Английские капиталисты и крупные промышленники, не скрывая своих целей, откровенно заявляют о желании глубже запустить свою широкую, загребистую лапу в русскую народную кубышку.
Если отбросить всякие оговорки, условности, неизбежные в устах англичанина при обращении к русскому, смысл выступления «Русского Таймса» будет ясен и прост: Россия – страна богатая, страшно богатая естественными сокровищами природы, – рудою, мехами, рыбою, мясом, всяким сырьем, – но собственное население ее малокультурно, малоподвижно, малодеятельно, непредприимчиво, не умеет пользоваться дарами природы, рассыпанными под ногами, и потому из среды других, более культурных народов только ленивый не хозяйничает в грудах сокровищ России.
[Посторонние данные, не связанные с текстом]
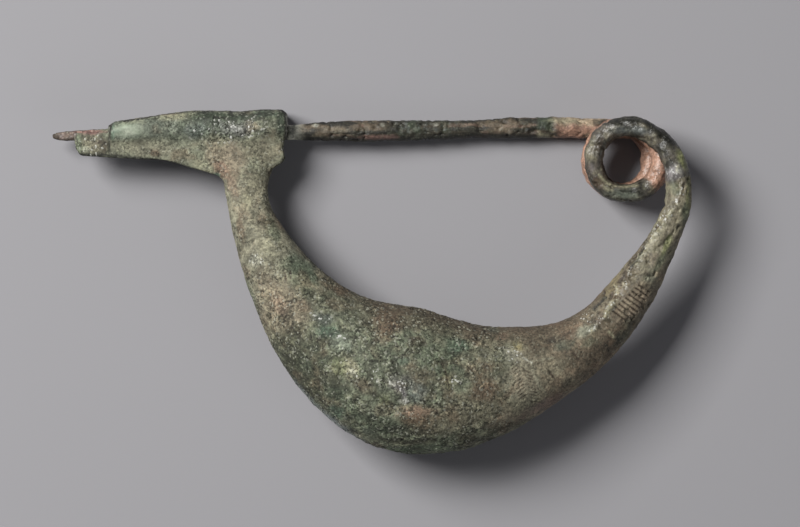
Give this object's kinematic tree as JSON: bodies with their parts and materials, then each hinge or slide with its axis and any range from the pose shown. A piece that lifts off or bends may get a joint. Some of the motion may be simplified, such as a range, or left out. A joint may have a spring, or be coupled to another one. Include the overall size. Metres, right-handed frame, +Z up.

Хозяйничают здесь и англичане, и хозяйничают густо, но, по зрелому их рассуждению, они хозяйничают еще мало, – нужно бы и можно бы им хозяйничать в России еще больше.
– Немцы, – пишет и сокрушается «Русский Таймс», – хозяйничают в России куда больше. Правда, им ближе до России, как до соседа по границам, но они, кроме близости, превзошли англичан еще и усиленною гибкостью и приспособленностью в приемах эксплуатирования не используемых русскими богатств России.
– Англичанам надо встрепенуться, – взывает «Русский Таймс». -Англичанам следует плотнее, ближе и толковее присесть к русской кубышке, иначе другие народы, особенно немцы и американцы, растрясут эту кубышку, и англичане не получат львиной доли, на которую мог бы рассчитывать британский лев.
Весь номер, «Русского Таймса» открыто и бьет в эту цель. Целым рядом статей поучает, где английские капиталы могли бы удобнее присосаться к русской кубышке, зарытой в недрах России, и как это искуснее делать.
И особенно подробно, внимательно, любовно «Русский Таймс» говорит о природных богатствах недр Сибири.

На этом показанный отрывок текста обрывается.